__TASK REQUIREMENTS__.
Return the first line, the line containing "on the floor.", and every line between them, exactly as they stand.

◆ ◆ ◆ ◆ ◆ ◆ ◆

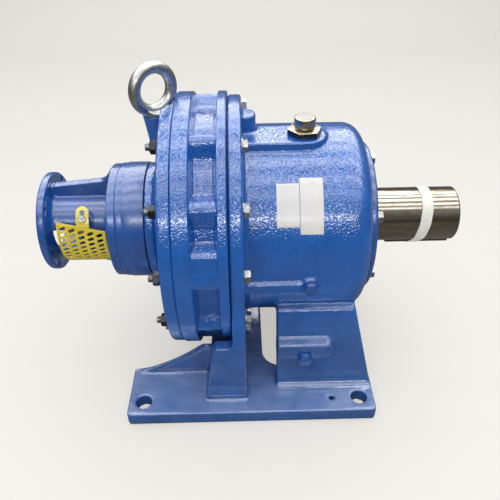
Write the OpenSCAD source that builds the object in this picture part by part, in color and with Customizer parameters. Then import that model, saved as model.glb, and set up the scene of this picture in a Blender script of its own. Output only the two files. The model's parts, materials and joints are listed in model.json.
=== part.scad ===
// Foot mounted two-stage cycloidal reducer with a keyed output shaft.
// X runs along the shafts towards the output end, Z is up, and the origin is
// the centre of the foot hole pattern on the floor.

/* [Foot] */
// Height of the shaft axis over the floor
axis_h = 220; // [214:1:270]
// Length of the foot along the shaft
foot_l = 360; // [340:1:440]
// Width of the foot across the shaft
foot_w = 418; // [410:1:500]
// Thickness of the foot plate
foot_t = 21.5; // [16:0.5:28]
// Width of each foot rail
rail_w = 89; // [84:1:106]
// Foot hole spacing along the shaft
foot_hole_l = 315; // [290:1:320]
// Foot hole spacing across the shaft
foot_hole_w = 370; // [350:1:380]
// Diameter of the four foot holes
foot_hole_d = 22; // [14:1:28]
// Thickness of the leg walls
leg_t = 16; // [12:1:24]

/* [Casing] */
// Place of the joint between ring gear and casing along the shaft
seam_x = -25; // [-30:0.5:-15]
// Length of the casing from that joint to its output end face
case_l = 189.5; // [186:0.5:228]
// Thickness of the casing flange
case_flange_t = 18.5; // [14:0.5:24]
// Radius of the barrel
barrel_r = 138.2; // [128:0.1:150]
// Round at the output end of the barrel
barrel_round = 26; // [8:1:30]
// Height of the vent pad over the shaft axis
pad_h = 142; // [140:1:165]

/* [Second stage] */
// Radius of the pin circle of the second stage
pin_pitch_2 = 140; // [116:0.1:146]
// Diameter of the second-stage ring pins
ring_pin_d_2 = 24; // [18:1:26]
// Throw of the second-stage eccentrics
throw_2 = 6; // [4.5:0.1:7]
// Thickness of each second-stage cycloid disc
disc_w_2 = 20; // [16:0.1:26]
// Free space beside the second-stage discs
end_gap_2 = 12; // [10:0.5:18]
// Diameter of the second-stage carrier pins
carrier_pin_d_2 = 24; // [18:1:28]
// Wall between the ring pins and the channel floor
ring_wall_2 = 11; // [9:0.5:16]
// Depth of the channel round the ring gear
channel_depth = 22; // [12:1:26]

/* [First stage] */
// Radius of the pin circle of the first stage
pin_pitch_1 = 62; // [58:0.1:75]
// Diameter of the first-stage ring pins
ring_pin_d_1 = 10; // [8:0.5:11]
// Throw of the first-stage eccentrics
throw_1 = 2.8; // [2:0.1:3.2]
// Thickness of each first-stage cycloid disc
disc_w_1 = 10; // [8:0.1:14]
// Free space beside the first-stage discs
end_gap_1 = 4; // [3:0.5:8]
// Diameter of the first-stage carrier pins
carrier_pin_d_1 = 9; // [7:0.5:10]
// Wall outside the first-stage ring pins
ring_wall_1 = 18; // [16:0.5:24]

/* [Covers] */
// Thickness of the middle cover plate
plate_t = 17.5; // [14:0.5:22]
// Length of the neck of the middle cover
neck_l = 19; // [19:0.5:28]
// Length of the collar of the middle cover
collar_l = 12; // [12:0.5:18]
// Thickness of the input cover
input_cover_t = 9; // [8:0.5:14]
// Radius of the output cover
output_cover_r = 109.7; // [106:0.1:116]
// Rim thickness of the output cover
output_rim_t = 8; // [6:0.5:12]

/* [Motor adapter] */
// Radius of the motor flange
motor_flange_r = 73; // [73:0.5:90]
// Thickness of the motor flange
motor_flange_t = 11; // [9:0.5:16]
// Pitch circle of the motor screws
motor_bolt_pcd = 130; // [126:1:132]
// Diameter of the motor screw holes
motor_hole_d = 9; // [7:0.5:10]
// Diameter of the motor pilot recess
pilot_d = 110; // [100:1:112]
// Free length between motor flange and hub
lantern_l = 88.5; // [84:0.5:120]
// Radius of the adapter tube
tube_r = 46; // [42:0.5:50]
// Thickness of the hub behind the tube
hub_t = 12.5; // [11:0.5:18]

/* [Shafts] */
// Diameter of the hollow input bore
input_bore_d = 28; // [24:1:28]
// Width of the input keyway
input_key_w = 8; // [6:1:8]
// Diameter of the output shaft
shaft_d = 80; // [66:0.1:96]
// Place of the output shaft end along the shaft
shaft_end_x = 311; // [300:1:380]
// Width of the output key
key_w = 22; // [18:1:25]
// Height of the output key
key_h = 14; // [11:1:14]
// Length of the output key
key_l = 98; // [60:1:98]

/* [Guard and fittings] */
// Radius of the guard sheet
guard_r = 59; // [56:0.5:64]
// Thickness of the guard sheet
guard_t = 1.5; // [1:0.1:2]
// Length of the guard along the shaft
guard_l = 68; // [60:1:72]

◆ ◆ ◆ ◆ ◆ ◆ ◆

__SOLUTION TO THIS TASK__.
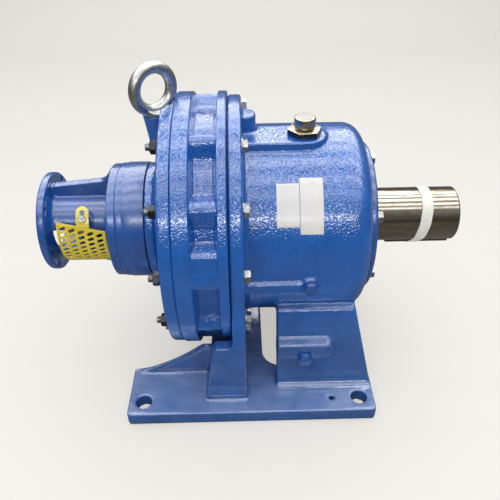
Write the OpenSCAD source that builds the object in this picture part by part, in color and with Customizer parameters. Then import that model, saved as model.glb, and set up the scene of this picture in a Blender script of its own. Output only the two files. The model's parts, materials and joints are listed in model.json.
=== part.scad ===
// Foot mounted two-stage cycloidal reducer with a keyed output shaft.
// X runs along the shafts towards the output end, Z is up, and the origin is
// the centre of the foot hole pattern on the floor.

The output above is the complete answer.